• **Problem details**: Give the count of lines that include the string "remove". Add nothing to it.

[CAD and scene scripts]
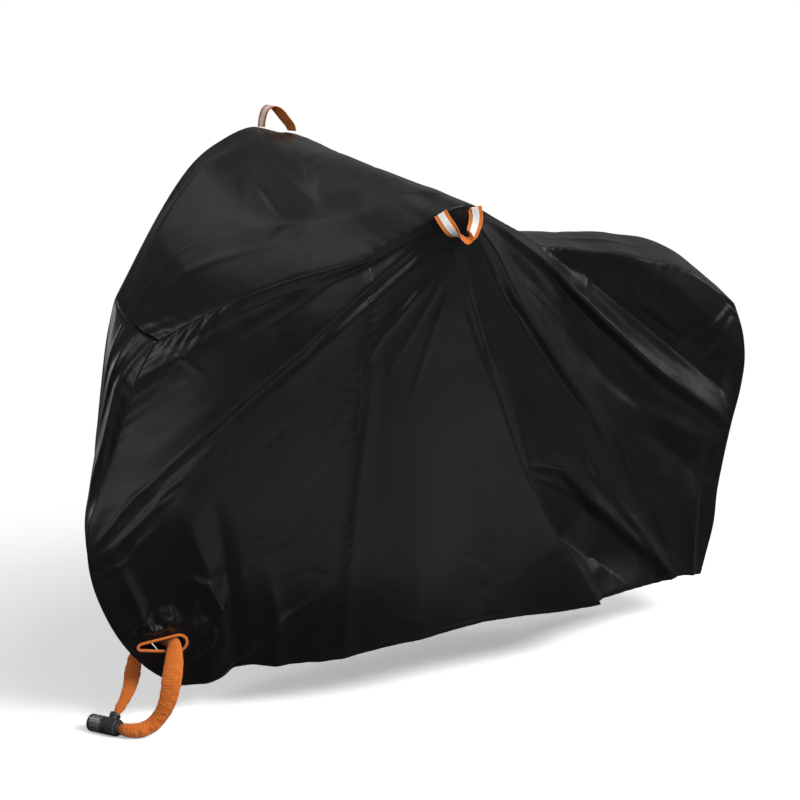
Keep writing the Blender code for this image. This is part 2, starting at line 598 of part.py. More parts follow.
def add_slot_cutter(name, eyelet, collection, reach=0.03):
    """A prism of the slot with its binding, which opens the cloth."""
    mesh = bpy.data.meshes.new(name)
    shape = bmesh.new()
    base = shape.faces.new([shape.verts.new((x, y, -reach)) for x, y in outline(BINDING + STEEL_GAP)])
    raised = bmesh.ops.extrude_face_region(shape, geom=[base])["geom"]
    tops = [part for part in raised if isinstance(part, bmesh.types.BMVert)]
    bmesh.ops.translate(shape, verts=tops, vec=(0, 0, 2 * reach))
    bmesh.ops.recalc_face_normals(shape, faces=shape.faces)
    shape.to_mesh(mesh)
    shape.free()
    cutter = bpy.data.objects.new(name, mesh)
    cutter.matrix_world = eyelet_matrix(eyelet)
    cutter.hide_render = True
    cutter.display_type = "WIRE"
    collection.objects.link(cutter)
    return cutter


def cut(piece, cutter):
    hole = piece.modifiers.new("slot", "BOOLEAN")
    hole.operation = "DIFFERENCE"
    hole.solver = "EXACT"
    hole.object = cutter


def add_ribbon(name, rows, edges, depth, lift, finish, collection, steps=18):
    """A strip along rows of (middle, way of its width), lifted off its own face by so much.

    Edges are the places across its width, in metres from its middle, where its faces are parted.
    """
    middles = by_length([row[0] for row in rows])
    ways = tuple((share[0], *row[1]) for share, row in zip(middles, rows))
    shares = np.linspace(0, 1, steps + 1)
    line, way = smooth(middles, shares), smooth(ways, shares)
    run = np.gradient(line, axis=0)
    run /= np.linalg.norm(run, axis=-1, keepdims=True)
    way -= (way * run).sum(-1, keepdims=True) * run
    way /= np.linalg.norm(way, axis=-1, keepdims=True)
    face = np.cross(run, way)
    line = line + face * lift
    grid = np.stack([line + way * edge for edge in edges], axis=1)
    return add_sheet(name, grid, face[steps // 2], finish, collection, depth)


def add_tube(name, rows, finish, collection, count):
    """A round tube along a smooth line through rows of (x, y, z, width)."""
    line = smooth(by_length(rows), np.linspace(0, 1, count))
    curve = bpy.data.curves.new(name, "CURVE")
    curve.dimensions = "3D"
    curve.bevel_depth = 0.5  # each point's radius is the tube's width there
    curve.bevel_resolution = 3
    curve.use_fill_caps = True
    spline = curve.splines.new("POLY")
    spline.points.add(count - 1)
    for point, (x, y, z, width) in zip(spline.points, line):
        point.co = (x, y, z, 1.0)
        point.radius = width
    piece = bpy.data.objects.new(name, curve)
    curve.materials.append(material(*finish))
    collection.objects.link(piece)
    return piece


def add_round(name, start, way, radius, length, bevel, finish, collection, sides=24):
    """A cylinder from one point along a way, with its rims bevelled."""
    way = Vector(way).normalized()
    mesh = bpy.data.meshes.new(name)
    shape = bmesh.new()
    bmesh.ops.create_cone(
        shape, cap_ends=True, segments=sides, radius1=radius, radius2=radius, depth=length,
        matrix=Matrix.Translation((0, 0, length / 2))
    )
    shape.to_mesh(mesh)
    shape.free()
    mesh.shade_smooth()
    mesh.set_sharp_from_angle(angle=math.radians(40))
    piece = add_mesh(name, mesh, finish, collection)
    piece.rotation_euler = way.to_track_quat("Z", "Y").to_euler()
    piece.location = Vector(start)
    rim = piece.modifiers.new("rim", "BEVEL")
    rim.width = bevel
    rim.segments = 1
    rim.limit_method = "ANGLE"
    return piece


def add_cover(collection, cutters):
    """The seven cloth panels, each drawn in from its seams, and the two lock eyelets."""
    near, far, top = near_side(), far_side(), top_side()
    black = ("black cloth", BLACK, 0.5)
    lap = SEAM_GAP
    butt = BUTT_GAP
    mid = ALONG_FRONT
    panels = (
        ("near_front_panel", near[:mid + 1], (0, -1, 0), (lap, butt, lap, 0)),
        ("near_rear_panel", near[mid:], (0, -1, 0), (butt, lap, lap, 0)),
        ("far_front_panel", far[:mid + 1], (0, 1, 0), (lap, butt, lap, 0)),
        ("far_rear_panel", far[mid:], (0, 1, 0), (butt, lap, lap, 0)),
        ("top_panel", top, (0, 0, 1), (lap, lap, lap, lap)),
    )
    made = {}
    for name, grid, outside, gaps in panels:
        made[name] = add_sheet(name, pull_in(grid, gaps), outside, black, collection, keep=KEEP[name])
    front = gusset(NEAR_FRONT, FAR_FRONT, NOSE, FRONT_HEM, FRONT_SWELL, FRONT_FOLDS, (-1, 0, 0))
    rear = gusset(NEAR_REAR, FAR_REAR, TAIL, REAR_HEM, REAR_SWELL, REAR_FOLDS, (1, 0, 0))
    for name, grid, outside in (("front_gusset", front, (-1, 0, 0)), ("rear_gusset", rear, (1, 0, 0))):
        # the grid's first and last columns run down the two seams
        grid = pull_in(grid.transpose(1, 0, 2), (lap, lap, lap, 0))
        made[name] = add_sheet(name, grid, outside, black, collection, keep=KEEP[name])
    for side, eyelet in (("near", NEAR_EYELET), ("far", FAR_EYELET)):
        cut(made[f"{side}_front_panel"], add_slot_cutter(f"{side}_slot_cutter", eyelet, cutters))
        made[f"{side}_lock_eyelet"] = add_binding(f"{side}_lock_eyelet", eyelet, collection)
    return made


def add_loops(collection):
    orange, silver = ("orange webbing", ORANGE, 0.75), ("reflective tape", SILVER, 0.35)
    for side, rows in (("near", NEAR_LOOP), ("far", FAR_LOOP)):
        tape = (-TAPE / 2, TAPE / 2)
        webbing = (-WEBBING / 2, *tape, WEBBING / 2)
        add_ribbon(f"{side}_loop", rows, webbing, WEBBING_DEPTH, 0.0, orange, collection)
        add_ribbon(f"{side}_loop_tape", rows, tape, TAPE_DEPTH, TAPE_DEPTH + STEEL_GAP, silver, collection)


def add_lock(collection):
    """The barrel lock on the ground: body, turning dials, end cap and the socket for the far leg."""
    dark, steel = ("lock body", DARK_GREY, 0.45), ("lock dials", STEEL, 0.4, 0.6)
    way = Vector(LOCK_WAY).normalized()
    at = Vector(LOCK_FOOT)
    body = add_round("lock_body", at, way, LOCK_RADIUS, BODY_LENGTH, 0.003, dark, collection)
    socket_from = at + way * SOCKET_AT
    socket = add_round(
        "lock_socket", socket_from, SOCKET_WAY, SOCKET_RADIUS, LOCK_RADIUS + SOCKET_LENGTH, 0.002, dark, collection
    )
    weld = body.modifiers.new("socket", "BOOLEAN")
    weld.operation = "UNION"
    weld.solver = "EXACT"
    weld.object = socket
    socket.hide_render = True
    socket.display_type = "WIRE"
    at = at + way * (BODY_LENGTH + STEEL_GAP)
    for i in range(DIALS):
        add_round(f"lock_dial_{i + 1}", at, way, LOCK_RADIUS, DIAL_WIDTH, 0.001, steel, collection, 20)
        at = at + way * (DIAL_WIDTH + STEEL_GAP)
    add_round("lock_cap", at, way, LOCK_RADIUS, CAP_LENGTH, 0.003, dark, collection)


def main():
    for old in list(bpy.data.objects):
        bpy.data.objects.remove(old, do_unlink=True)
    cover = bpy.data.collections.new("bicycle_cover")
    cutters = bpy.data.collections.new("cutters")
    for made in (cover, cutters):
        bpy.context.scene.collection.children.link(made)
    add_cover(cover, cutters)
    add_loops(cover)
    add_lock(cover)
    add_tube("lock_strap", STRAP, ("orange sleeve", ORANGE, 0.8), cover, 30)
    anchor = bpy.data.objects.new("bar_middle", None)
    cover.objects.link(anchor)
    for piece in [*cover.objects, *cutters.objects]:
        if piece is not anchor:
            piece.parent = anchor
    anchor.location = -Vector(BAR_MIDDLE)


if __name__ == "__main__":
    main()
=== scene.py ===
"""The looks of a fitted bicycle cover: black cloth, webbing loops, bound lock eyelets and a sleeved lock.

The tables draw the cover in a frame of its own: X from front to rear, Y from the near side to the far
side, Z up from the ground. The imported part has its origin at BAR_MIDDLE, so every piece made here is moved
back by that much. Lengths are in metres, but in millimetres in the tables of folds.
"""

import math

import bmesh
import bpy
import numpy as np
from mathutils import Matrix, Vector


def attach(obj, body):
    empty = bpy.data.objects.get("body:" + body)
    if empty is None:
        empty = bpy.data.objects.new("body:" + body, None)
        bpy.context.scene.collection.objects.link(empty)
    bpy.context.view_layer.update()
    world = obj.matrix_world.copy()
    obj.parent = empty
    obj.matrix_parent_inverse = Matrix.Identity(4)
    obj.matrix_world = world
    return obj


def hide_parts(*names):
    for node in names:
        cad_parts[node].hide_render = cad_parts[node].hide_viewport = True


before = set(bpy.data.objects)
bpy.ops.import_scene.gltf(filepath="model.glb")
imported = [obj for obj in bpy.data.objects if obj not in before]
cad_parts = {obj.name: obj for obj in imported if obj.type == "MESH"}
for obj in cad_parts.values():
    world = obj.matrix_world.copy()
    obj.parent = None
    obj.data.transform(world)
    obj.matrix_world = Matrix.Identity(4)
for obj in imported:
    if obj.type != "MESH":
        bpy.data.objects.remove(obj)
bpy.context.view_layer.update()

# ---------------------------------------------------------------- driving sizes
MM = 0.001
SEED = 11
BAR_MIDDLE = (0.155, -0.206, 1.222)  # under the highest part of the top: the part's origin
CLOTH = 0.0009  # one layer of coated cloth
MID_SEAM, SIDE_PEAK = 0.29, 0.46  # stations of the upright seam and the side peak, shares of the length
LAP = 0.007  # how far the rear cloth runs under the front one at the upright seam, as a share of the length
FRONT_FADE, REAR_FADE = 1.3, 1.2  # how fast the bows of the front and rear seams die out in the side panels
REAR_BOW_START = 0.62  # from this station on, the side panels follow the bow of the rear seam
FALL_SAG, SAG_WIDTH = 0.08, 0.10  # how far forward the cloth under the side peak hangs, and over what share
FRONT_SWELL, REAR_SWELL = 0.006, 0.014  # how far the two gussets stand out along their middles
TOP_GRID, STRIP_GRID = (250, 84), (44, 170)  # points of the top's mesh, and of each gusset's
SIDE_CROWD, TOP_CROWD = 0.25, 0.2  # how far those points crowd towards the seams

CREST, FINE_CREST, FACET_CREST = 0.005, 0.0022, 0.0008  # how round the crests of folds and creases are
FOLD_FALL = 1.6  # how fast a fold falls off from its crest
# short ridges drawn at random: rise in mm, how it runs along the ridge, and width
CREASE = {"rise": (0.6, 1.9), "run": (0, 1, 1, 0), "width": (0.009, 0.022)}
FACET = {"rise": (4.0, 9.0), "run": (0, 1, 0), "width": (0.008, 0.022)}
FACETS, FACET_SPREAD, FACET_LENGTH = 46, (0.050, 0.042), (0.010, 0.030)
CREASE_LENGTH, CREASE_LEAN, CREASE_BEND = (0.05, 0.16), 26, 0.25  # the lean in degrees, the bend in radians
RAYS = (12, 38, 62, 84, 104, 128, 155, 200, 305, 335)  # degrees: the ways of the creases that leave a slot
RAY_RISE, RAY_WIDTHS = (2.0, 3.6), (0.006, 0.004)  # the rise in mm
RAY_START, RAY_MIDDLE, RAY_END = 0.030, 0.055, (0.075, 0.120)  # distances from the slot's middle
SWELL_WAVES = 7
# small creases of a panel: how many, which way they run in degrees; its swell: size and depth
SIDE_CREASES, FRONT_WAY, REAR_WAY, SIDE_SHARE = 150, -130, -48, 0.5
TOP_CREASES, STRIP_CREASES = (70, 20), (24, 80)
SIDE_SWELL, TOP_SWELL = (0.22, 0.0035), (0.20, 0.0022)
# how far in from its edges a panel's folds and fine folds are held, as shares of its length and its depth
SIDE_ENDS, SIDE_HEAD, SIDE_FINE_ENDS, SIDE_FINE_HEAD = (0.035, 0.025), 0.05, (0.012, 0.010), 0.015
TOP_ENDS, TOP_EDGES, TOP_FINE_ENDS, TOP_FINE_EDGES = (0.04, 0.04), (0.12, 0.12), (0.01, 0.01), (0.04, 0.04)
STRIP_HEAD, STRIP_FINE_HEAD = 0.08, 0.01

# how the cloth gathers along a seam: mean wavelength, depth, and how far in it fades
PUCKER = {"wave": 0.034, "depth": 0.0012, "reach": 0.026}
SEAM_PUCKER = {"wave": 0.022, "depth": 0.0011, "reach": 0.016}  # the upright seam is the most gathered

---

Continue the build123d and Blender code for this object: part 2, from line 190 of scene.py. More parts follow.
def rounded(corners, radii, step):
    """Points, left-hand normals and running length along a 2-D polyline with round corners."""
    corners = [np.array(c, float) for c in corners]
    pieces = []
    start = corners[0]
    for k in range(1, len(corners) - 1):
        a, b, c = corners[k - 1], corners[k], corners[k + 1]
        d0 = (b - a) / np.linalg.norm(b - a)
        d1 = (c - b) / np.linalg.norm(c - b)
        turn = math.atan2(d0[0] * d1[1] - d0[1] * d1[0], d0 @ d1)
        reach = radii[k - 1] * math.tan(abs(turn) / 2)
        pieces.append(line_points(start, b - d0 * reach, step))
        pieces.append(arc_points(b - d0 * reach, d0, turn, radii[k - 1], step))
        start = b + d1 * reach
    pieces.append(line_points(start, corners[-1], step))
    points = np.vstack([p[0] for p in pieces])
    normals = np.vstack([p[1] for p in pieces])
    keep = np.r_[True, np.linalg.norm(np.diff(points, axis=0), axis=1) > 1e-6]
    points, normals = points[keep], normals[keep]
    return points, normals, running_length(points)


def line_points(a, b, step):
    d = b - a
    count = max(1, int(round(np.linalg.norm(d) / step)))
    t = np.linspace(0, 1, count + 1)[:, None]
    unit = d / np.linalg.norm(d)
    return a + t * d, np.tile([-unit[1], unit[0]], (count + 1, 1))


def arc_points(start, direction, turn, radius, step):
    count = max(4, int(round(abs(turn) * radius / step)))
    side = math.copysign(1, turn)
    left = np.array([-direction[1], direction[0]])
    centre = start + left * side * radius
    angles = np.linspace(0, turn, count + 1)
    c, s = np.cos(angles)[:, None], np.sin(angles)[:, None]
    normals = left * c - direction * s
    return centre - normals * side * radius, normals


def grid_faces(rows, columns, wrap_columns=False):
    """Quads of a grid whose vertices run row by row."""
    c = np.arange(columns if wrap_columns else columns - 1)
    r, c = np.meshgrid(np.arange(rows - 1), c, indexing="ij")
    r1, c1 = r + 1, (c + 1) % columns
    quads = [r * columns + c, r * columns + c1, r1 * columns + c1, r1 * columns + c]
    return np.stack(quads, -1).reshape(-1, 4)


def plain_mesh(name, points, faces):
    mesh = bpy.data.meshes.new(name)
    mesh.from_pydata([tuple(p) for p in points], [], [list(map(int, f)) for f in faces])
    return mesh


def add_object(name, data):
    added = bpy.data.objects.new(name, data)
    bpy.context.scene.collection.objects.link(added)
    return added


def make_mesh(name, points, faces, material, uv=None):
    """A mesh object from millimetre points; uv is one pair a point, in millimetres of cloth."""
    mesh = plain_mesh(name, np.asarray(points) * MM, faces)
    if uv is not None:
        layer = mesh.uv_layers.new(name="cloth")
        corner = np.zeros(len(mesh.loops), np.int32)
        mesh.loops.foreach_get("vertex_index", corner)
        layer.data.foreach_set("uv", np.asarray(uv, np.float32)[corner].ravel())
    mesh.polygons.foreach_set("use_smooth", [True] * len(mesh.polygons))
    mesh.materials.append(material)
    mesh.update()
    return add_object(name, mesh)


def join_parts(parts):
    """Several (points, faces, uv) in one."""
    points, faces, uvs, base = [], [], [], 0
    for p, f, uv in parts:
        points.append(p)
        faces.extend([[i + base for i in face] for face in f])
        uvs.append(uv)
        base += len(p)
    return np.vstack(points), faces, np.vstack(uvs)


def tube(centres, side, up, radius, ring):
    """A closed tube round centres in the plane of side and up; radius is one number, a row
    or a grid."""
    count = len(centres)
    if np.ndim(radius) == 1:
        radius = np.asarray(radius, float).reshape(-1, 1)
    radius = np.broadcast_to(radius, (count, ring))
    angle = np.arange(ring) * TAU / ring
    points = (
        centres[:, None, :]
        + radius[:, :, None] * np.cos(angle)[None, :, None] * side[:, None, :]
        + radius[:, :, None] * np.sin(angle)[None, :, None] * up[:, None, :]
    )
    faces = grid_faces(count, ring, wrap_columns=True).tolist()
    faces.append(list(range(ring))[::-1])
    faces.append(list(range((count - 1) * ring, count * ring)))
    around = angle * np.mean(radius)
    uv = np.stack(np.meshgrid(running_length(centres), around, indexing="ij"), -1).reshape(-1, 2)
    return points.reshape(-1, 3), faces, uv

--

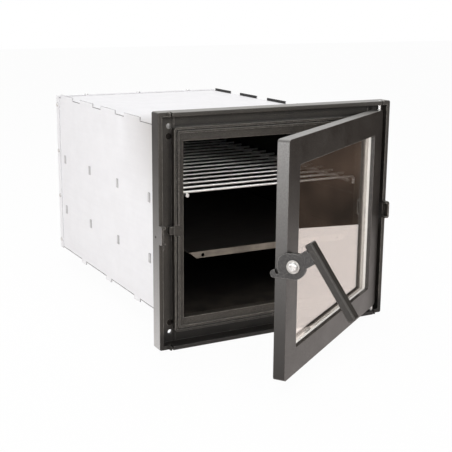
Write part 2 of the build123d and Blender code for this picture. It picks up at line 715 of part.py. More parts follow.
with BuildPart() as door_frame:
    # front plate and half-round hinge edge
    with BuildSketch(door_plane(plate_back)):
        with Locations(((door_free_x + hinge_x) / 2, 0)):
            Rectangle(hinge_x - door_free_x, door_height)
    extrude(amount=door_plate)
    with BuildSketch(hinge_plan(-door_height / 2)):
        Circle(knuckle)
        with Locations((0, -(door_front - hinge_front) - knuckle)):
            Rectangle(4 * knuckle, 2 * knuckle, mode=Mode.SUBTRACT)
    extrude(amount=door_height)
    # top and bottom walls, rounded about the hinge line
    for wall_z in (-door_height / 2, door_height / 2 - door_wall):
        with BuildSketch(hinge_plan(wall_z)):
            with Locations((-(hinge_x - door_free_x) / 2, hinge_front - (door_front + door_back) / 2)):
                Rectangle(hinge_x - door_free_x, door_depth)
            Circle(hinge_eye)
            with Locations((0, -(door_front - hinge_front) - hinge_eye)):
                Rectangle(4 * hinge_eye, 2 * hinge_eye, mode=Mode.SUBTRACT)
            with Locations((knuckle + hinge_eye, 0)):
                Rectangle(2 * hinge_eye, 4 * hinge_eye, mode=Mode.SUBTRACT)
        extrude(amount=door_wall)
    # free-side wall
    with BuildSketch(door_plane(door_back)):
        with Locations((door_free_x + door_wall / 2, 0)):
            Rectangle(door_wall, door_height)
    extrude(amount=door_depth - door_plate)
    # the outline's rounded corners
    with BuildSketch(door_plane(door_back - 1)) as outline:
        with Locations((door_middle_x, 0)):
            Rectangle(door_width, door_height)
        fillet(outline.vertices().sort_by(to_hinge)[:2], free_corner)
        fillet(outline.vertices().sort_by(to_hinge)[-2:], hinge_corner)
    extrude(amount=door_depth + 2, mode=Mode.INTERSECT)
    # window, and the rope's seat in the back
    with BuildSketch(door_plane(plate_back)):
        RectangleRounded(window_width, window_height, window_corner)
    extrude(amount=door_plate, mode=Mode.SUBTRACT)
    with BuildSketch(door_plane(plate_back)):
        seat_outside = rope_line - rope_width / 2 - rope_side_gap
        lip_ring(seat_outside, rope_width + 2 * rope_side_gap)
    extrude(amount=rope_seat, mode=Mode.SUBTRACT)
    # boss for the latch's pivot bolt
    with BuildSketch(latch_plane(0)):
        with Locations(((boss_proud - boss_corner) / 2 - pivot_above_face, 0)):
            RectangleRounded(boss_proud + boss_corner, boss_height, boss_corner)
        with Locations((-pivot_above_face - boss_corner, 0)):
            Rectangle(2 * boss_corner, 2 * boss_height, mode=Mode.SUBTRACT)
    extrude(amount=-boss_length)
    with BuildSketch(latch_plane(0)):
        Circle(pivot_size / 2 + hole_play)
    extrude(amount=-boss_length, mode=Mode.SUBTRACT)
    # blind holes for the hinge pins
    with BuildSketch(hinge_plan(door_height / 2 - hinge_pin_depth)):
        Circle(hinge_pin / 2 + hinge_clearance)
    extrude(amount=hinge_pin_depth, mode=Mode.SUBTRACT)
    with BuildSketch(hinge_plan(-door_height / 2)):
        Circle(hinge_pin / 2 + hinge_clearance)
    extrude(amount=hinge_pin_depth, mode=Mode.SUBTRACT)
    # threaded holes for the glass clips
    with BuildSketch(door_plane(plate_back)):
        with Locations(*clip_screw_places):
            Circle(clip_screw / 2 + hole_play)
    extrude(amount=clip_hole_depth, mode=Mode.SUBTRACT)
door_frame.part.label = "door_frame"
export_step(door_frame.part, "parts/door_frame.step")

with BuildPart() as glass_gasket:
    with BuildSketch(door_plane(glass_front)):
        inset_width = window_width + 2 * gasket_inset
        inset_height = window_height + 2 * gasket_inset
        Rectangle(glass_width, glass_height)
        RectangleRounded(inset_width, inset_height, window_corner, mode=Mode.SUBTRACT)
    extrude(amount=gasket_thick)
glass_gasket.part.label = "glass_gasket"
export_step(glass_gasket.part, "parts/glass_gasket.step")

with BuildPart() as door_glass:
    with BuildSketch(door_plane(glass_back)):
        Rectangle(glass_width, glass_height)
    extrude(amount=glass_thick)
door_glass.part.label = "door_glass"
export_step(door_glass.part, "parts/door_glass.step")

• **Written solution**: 2